Page 59 of Deception

Rebecca grabbed his arm. “You shouldn’t be here.”

He jutted his jaw. “Not leaving.”

She left him alone, but seconds later someone closed the door and curtain to the judge’s room. He stood sentinel until a doctor arrived, and seconds later the nurse he’d seen giving CPR stumbled from the room, tears in her eyes. She stopped short when she saw him.

“He didn’t make it,” Clayton said.

She shook her head and hurried down the hall.

He squeezed his eyes closed. Madison would take this hard. He had to get to her, be there when she got the word. Or tell her himself.

Clayton found Rebecca at the nurses’ station. “Can you holdoff on notifying Madison about her grandfather until I can reach her?”

Tears glistened in the nurse’s eyes. “It’s...” She bit her lip and then wiped her eyes. “It’s not up to me. Once my boss tells me to make the call, I’ll have to do it.”

Then he had no choice but to try to reach Madison first. “Give me a little time, if you can.” He spun on his heel and rushed out of the unit.

33

Madison...”

Immediately she recognized the charge nurse’s voice, and when Rebecca’s voice cracked, Madison steeled herself.

“Are you still there?”

“Yes.”

“I’m afraid Judge Anderson had a massive heart attack ... we weren’t able to revive him.”

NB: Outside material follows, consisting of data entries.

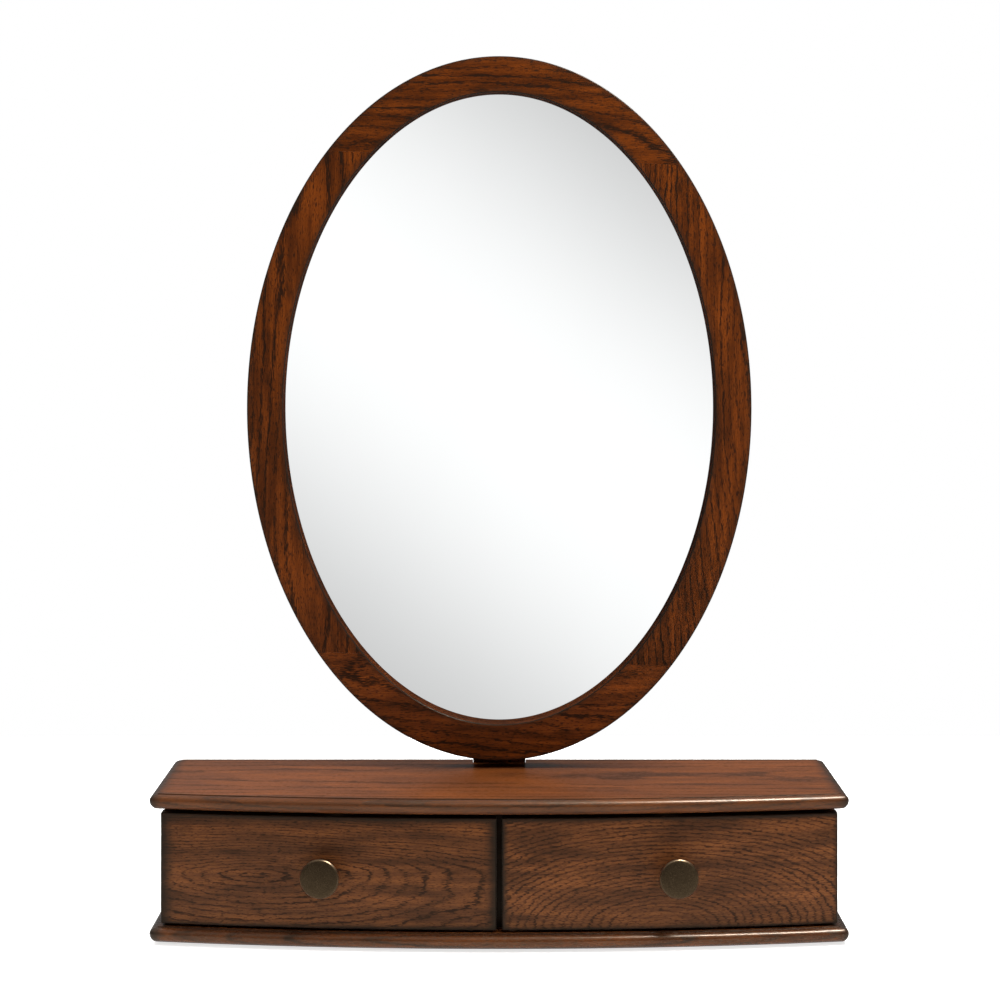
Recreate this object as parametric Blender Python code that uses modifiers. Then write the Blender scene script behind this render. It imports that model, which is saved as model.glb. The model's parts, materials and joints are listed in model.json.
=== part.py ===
"""Dressing table mirror: an oval mirror that tilts on a rear post, over a low
bow-fronted case with two drawers.

Metres, +Z up. The front faces -Y. The origin is on the surface that the felt pads
stand on, under the middle of the whole object's box.
"""

import math

import bmesh
import bpy
from mathutils import Matrix, Vector

# ---------------------------------------------------------------- driving dimensions
GAP = 0.0003                  # clearance between pieces that touch
BACK_Y = 0.0954               # back edge of the boards

WIDTH = 0.554                 # boards, end to end
BOARD_DEPTH = 0.180           # boards, back edge to the nose at the middle
BOARD_T = 0.0122              # board thickness
BOW_RADIUS = 1.600            # plan curve of the boards' nose
FRONT_CORNER = 0.0063         # plan radius of the front corners
BACK_CORNER = 0.0015          # plan radius of the back corners
NOSE_TOP = 0.0058             # upper round of the nose
NOSE_LOW = 0.0055             # lower round of the nose
QUIRK = 0.0007                # step between the board's top and its nose
QUIRK_INSET = 0.0064          # the step's distance from the nose
SHARP = 0.0003                # plan radius of a corner that is left nearly square

PAD_T = 0.0015                # felt pads
PAD_RADIUS = 0.010
PAD_X = 0.245
PAD_YS = (-0.035, 0.078)

BAY_HEIGHT = 0.0931           # clear height between the boards
SIDE_OUTER_X = 0.2676         # outer face of the case sides
SIDE_T = 0.012
DIVIDER_T = 0.014
PANEL_T = 0.005               # back panel

FRONT_SETBACK = 0.0086        # drawer fronts behind the boards' nose
FRONT_T = 0.014
FRONT_OUTER_X = 0.2686        # outer end of a drawer front
FRONT_INNER_X = 0.0021        # inner end of a drawer front
FRONT_LOW = 0.0017            # drawer front above the bottom board
FRONT_HEIGHT = 0.088
FRONT_REVEAL = 0.0010         # closed front to the case's front edges
FRONT_ARRIS = 0.0014          # round on the edges of a drawer front
CASE_ARRIS = 0.0006           # bevel on the edges of the uprights
PANEL_SETBACK = 0.0080        # sides' rear edges in front of the boards' back edge

BOX_CLEAR = 0.0015            # drawer box to the bay on each side
BOX_T = 0.008                 # drawer sides and back
BOX_HEIGHT = 0.0724
BOX_REAR_CLEAR = 0.0022
PLY_T = 0.003                 # drawer bottom
PLY_UP = 0.006                # drawer bottom above the sides' lower edge
GROOVE = 0.004
KICKER_W = 0.016              # strip that keeps an open drawer from tipping
KICKER_CLEAR = 0.0008

KNOB_X = 0.138
KNOB_PROUD = 0.0248
KNOB_RADIUS = 0.01535

OVAL_A = 0.2108               # outer half width of the mirror ring
OVAL_B = 0.2943               # outer half height of the mirror ring
OVAL_Z = 0.4198               # centre of the mirror
RING_W = 0.030                # face width
RING_T = 0.023
RING_AHEAD = 0.042            # ring's face in front of the boards' back edge
RING_ARRIS = 0.0011
REBATE = 0.008
LIP = 0.014                   # ring's face to the rebate's shoulder
GLASS_T = 0.003
BACKBOARD_T = 0.0052
JOINT_Z = 0.2092              # ring's butt joints above and below its centre
JOINT_TILT = math.radians(2.3)

POST_W = 0.044
POST_T = 0.016
PIVOT_BACK = 0.0095           # pivot in front of the boards' back edge
POST_ABOVE = 0.0085           # post above the pivot
POST_ROUND = 0.0060           # round on the post's upper corners
BRACKET_T = 0.0014
BRACKET_HALF_W = 0.042
BRACKET_HALF_H = 0.024
EAR_RADIUS = 0.0085
BOLT_HOLE_R = 0.0033
CLAMP_H = 0.0130              # clamp knob along the bolt
CLIP_HALF_L = 0.011
CLIP_HALF_W = 0.006
CLIP_T = 0.0010
CLIP_ANGLES = (38, 142, 218, 322)

# fasteners: head radius, head height, shank radius, length
CASE_SCREW = (0.0036, 0.0024, 0.0017, 0.0260)
POST_SCREW = (0.0040, 0.0026, 0.0019, 0.0190)
KNOB_SCREW = (0.0040, 0.0024, 0.0020, FRONT_T + 0.0120)
BRACKET_SCREW = (0.0034, 0.0018, 0.0016, 0.0062)
CLIP_SCREW = (0.0030, 0.0016, 0.0014, 0.0110)

OVAL_STEPS = 72               # facets round the mirror
ROUND_STEPS = 12              # facets round a screw
KNOB_STEPS = 24               # facets round a knob

# ---------------------------------------------------------------- derived places
BOTTOM_Z = PAD_T + GAP
BAY_LOW = BOTTOM_Z + BOARD_T
BAY_HIGH = BAY_LOW + BAY_HEIGHT
TOP_Z = BAY_HIGH + BOARD_T
BOW_Y = BACK_Y - BOARD_DEPTH + BOW_RADIUS
FRONT_R = BOW_RADIUS - FRONT_SETBACK
INNER_R = FRONT_R - FRONT_T
POST_Y = BACK_Y - POST_T
PANEL_Y = POST_Y - GAP - PANEL_T
BAY_OUTER_X = SIDE_OUTER_X - SIDE_T
BOX_OUTER_X = BAY_OUTER_X - BOX_CLEAR
BOX_INNER_X = DIVIDER_T / 2 + BOX_CLEAR
BOX_LOW = BAY_LOW + GAP
BOX_HIGH = BOX_LOW + BOX_HEIGHT
BOX_REAR = PANEL_Y - BOX_REAR_CLEAR
PLY_Z = BOX_LOW + PLY_UP
RING_Y = BACK_Y - RING_AHEAD
GLASS_Y = RING_Y + LIP + GAP
BACKBOARD_Y = GLASS_Y + GLASS_T + GAP
BRACKET_Y = BACKBOARD_Y + BACKBOARD_T + GAP
PIVOT_Y = BACK_Y - PIVOT_BACK
PIVOT_Z = OVAL_Z

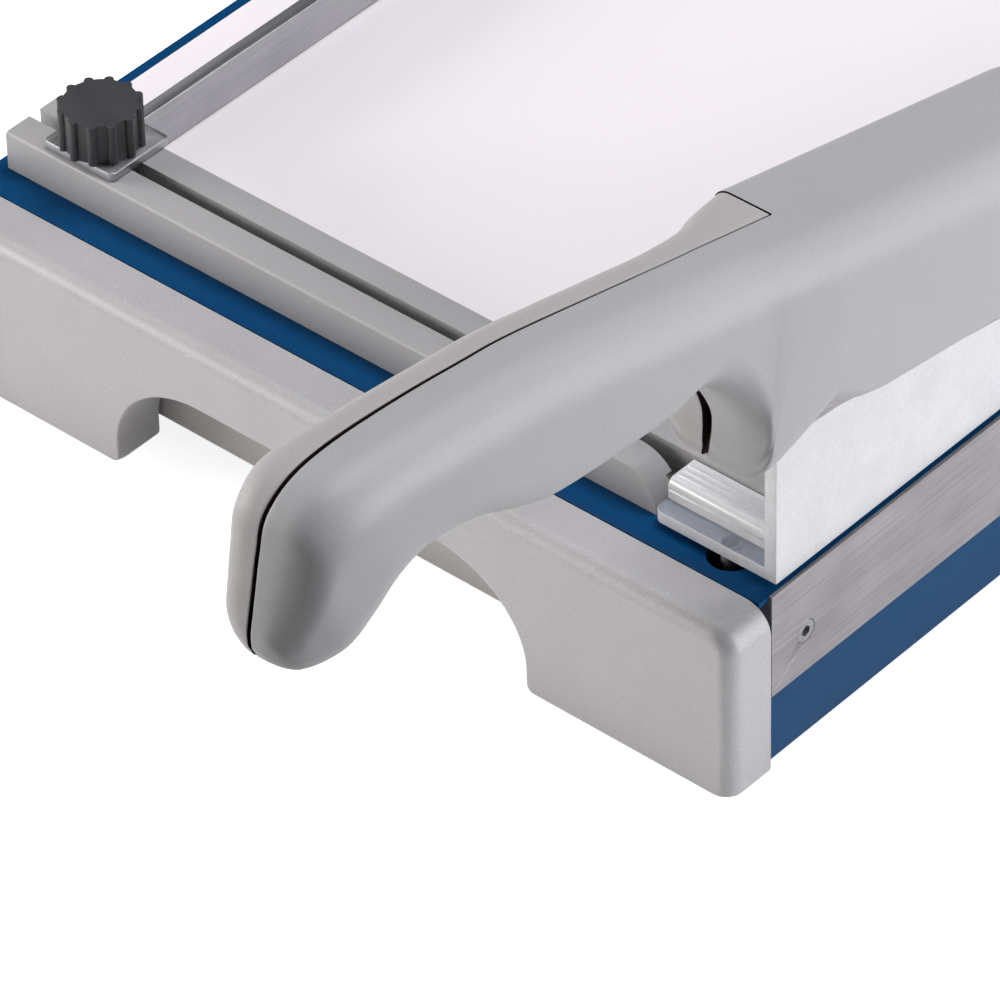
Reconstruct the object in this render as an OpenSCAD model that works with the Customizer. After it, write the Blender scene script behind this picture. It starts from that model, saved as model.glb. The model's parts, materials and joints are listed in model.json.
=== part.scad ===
// Desk paper cutter with a long hand lever, a curved moving blade, a clear
// spring-lifted guard and a sliding backstop. Millimetres, +Z up.
// Working frame: x = 0 is the cutting plane, y = 0 the back of the front panel,
// z = 0 the top of the table. place() moves it to the middle of the footprint.

/* [Table] */
// Cutting length between the two fences
cut_l = 340; // [280:5:420]
// Table width from its left edge to the cutting plane
table_w = 262; // [230:2:320]
// Height of the table's sides
side_h = 52.2; // [49:0.2:60]
// Thickness of the table's steel sheet
sheet_t = 1.5; // [1:0.1:2]
// Strip of sheet in front of the front fence
front_strip = 9.7; // [9:0.1:12]
// Strip of sheet behind the rear fence
rear_strip = 19.7; // [19:0.1:30]
// Width of the right side rail
rail_w = 20; // [18:0.5:24]
// Width of the left side rail
left_rail_w = 15; // [15:0.5:20]
// Thickness of the worktop board
board_t = 1.1; // [0.8:0.1:1.1]

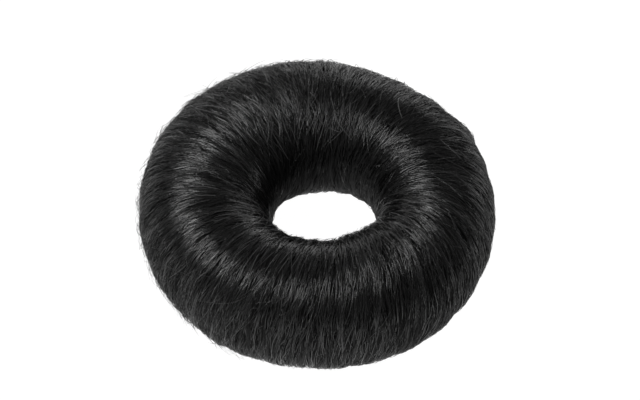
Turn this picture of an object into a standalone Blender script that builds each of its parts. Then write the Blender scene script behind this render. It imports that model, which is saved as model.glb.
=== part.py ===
"""Top knot hairpiece: a soft ring wound from synthetic hair, which lies flat and
takes a ponytail through its middle.

Metres, +Z up. The ring rests on z = 0 and its bounding box is centred on the Z axis.
Angles round the ring run from +X towards +Y, and angles round the tube run from
the outside over the crest.
"""

import math

import bpy
import numpy as np

MM = 0.001

# The tube: one height all round, while its width and its centre line vary by section.
TUBE_HEIGHT = 33.0 * MM
FOOT_PRESS = 0.5 * MM

# Each section: angle round the ring (degrees), radius of the centre line (mm), half width (mm)
SECTIONS = (
    (0, 29.0, 15.0),
    (30, 29.0, 15.5),
    (60, 28.5, 15.0),
    (90, 29.0, 17.5),
    (120, 29.5, 17.5),
    (150, 29.5, 17.5),
    (180, 28.5, 17.0),
    (210, 29.5, 15.5),
    (240, 29.5, 15.0),
    (270, 28.5, 15.5),
    (300, 29.0, 15.5),
    (330, 30.0, 14.0),
)

# How quickly a section's share falls off to either side of it
SECTION_FOCUS = 14.0

# Each lump: angle round the ring (degrees), angle round the tube (degrees),
# reach (mm) and height (mm), where a negative height is a dent
LUMPS = (
    (12, 5, 4.0, -0.3),
    (29, 22, 3.5, 0.8),
    (137, 29, 3.0, 0.4),
    (235, -33, 4.0, 0.4),
    (277, 142, 6.0, -0.6),
    (292, 147, 3.0, 0.4),
    (320, 155, 3.0, 0.4),
)

# The hair is wound in flat locks that run round the tube and lean a little.
LOCKS = 26
LOCK_LEAN = 0.11
LOCK_RELIEF = 0.35 * MM
LOCK_MEAN = 0.5

# How the locks' widths drift: waves round the ring, amount, and twist round the tube
LOCK_DRIFT = (
    (3, 0.8, 0.0),
    (5, 0.8, 2.0),
)

# The mesh of the torus that the ring is shaped from.
RING_STEPS = 156
TUBE_STEPS = 36

HAIR_COLOUR = (0.012, 0.012, 0.013, 1.0)
HAIR_ROUGHNESS = 0.45


def clear_objects():
    for thing in list(bpy.data.objects):
        bpy.data.objects.remove(thing, do_unlink=True)


def make_hair_material():
    material = bpy.data.materials.new("black_hair")
    material.use_nodes = True
    shader = material.node_tree.nodes["Principled BSDF"]
    shader.inputs["Base Color"].default_value = HAIR_COLOUR
    shader.inputs["Roughness"].default_value = HAIR_ROUGHNESS
    shader.inputs["Metallic"].default_value = 0.0
    return material


def around_ring(column, ring_angle):
    """One column of SECTIONS in metres at each angle, the sections blended smoothly."""
    places = np.radians([row[0] for row in SECTIONS])
    values = np.array([row[column] for row in SECTIONS]) * MM
    share = np.exp(SECTION_FOCUS * (np.cos(ring_angle[:, None] - places) - 1))
    return (share * values).sum(axis=1) / share.sum(axis=1)


def lump_height(ring_angle, tube_angle, centre_radius, half_width):
    """Height of all lumps and dents together at each point of the surface."""
    total = np.zeros_like(ring_angle)
    for ring_place, tube_place, reach, height in LUMPS:
        ring_gap = np.angle(np.exp(1j * (ring_angle - math.radians(ring_place))))
        tube_gap = np.angle(np.exp(1j * (tube_angle - math.radians(tube_place))))
        surface_radius = centre_radius + half_width * np.cos(tube_angle)
        distance = np.hypot(ring_gap * surface_radius, tube_gap * half_width)
        total += height * MM * np.exp(-((distance / (reach * MM)) ** 2))
    return total


def lock_height(ring_angle, tube_angle):
    """Rounded locks of uneven width, with a shallow crease between each two."""
    rise = np.sin(tube_angle)
    phase = LOCKS * (ring_angle + LOCK_LEAN * rise)
    for waves, amount, twist in LOCK_DRIFT:
        phase += amount * np.sin(waves * ring_angle + twist * rise)
    return LOCK_RELIEF * (np.abs(np.sin(phase / 2)) - LOCK_MEAN)


def shape_ring(ring):
    """Move the torus's points to the measured sections, with lumps, locks and a flat foot."""
    mesh = ring.data
    points = np.empty(len(mesh.vertices) * 3)
    mesh.vertices.foreach_get("co", points)
    points = points.reshape(-1, 3)

    ring_angle = np.arctan2(points[:, 1], points[:, 0])
    tube_angle = np.arctan2(points[:, 2], np.hypot(points[:, 0], points[:, 1]) - mean_radius())

    centre_radius = around_ring(1, ring_angle)
    half_width = around_ring(2, ring_angle)
    relief = lump_height(ring_angle, tube_angle, centre_radius, half_width)
    relief += lock_height(ring_angle, tube_angle)

    radius = centre_radius + (half_width + relief) * np.cos(tube_angle)
    height = (TUBE_HEIGHT / 2 + relief) * np.sin(tube_angle) + TUBE_HEIGHT / 2 - FOOT_PRESS
    points[:, 0] = radius * np.cos(ring_angle)
    points[:, 1] = radius * np.sin(ring_angle)
    points[:, 2] = np.maximum(height, 0.0)
    points[:, :2] -= (points[:, :2].min(axis=0) + points[:, :2].max(axis=0)) / 2

    mesh.vertices.foreach_set("co", points.ravel())
    mesh.update()


def mean_radius():
    return sum(row[1] for row in SECTIONS) / len(SECTIONS) * MM


def make_hair_ring():
    bpy.ops.mesh.primitive_torus_add(
        major_segments=RING_STEPS,
        minor_segments=TUBE_STEPS,
        major_radius=mean_radius(),
        minor_radius=TUBE_HEIGHT / 2,
    )
    ring = bpy.context.object
    ring.name = "hair_ring"
    ring.data.name = "hair_ring"
    shape_ring(ring)
    ring.data.shade_smooth()
    ring.data.materials.append(make_hair_material())
    return ring


def main():
    clear_objects()
    collection = bpy.data.collections.new("top_knot_hairpiece")
    bpy.context.scene.collection.children.link(collection)
    ring = make_hair_ring()
    for owner in list(ring.users_collection):
        owner.objects.unlink(ring)
    collection.objects.link(ring)


main()
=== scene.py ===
"""Looks of the top knot hairpiece: a ring wound from black synthetic hair.

The ring's own surface comes from the frame. Everything on it is placed by two angles:
"ring" runs round the hole from +X towards +Y, and "tube" runs round the tube from its
outside (0) over the crest (90 degrees) to the inside (180). "Lift" is the height above
the surface. Lengths are in metres, and tables give them in millimetres.
"""

import math
from collections import namedtuple

import bpy
import numpy as np
from mathutils import Matrix, Vector
from mathutils.bvhtree import BVHTree

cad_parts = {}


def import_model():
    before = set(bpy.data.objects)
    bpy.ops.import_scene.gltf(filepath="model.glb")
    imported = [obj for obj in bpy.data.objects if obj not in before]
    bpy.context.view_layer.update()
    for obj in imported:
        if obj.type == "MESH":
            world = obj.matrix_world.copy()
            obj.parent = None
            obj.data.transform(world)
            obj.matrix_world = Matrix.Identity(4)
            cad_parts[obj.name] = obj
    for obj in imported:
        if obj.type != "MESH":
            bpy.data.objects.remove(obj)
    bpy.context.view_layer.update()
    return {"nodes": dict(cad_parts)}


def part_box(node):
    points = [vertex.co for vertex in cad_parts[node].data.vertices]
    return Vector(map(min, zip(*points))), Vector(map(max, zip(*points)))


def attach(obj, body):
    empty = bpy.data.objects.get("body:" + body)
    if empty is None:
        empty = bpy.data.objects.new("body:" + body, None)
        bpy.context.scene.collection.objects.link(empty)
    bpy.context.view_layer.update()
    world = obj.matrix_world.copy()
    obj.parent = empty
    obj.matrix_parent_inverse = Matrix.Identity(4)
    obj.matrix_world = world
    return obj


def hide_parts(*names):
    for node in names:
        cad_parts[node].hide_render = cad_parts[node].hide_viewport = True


MM = 0.001
NODE = "hair_ring"

# Seeds of the strands and of each smooth field
SEED = 38
BROAD_SEED = 39
FINE_SEED = 40
BED_DRIFT_SEED = 41
BED_SWING_SEED = 42

# Camera, fitted to the photograph's outline of the ring
IMAGE_WIDTH = 640
SENSOR_WIDTH = 36.0
CAMERA_ELEVATION = 50.4
CAMERA_DISTANCE = 575 * MM
CAMERA_FOCUS_PX = 2274.0
CAMERA_NEAR = 0.01
CAMERA_FAR = 20.0
AIM_RIGHT = 0.8 * MM
AIM_UP = 1.6 * MM
AIM_HEIGHT = 17 * MM

# Grid on which the ring's surface is read from the frame
RING_SAMPLES = 360
TUBE_SAMPLES = 90

# Inverse powers of the plastic number spread places evenly over an area
PLASTIC_NUMBER = 1.32471795724474602596
AREA_SAMPLES = 721

# The dense mat of hair under the single strands: its ridges run with the hair, drift to
# either side (radians of a ridge) and swing in height
BED_DEPTH = 0.9 * MM
BED_RING_STEPS = 600
BED_TUBE_STEPS = 60
BED_RIDGES = 280
BED_RIDGE_HEIGHT = 0.22 * MM
BED_RIDGE_MEAN = 0.6
BED_RIDGE_SWING = 0.4
BED_SWING_WAVES = (30, 5)
BED_DRIFT = 6
BED_DRIFT_WAVES = (9, 3)

FLOOR_GAP = 0.05 * MM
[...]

Madison stumbled to a chair and collapsed in it. “I thought his condition was improving....” The scene from when he crashed earlier was embedded in her memory.

“He was, but his heart slipped into an abnormal rhythm, and the stress was too much. I’m sorry.”

“Thank you for notifying me. I’ll be right there.” She stood and turned to Hugh. “I have to go to the hospital.”

“What’s wrong?”

Ignoring the buzzing on her phone, she slipped it in her pocket. The room turned into a blur. “Grandfather just died.”

“I’m sorry, Madison.”

Numbly she nodded. “Thank you.”

“If there’s anything—”

She held up her hand, cutting him off. “Someone shot my grandfather and if you won’t find them, I will—if it’s the last thing I ever do.”

“Madison—”

“I mean it, Hugh.”

“You have bereavement time with the park service. Take it. We’ll sit down later and go over this,” he said. “Right now, you have things to take care of. Is there anyone who can help you arrange the funeral?”

Funeral.She’d have to contact her cousins, but she doubted Buddy and Joe would be much help, living so far away. She didn’t remember the last time they came to visit Grandfather.

The room closed in on her. She had to get out of here. Madison nodded to whatever he’d said after “funeral” and rushed from the room and down the hallway. When she flung the front door open, Clayton stood there.

Without thinking, she threw herself into his arms and burst into tears.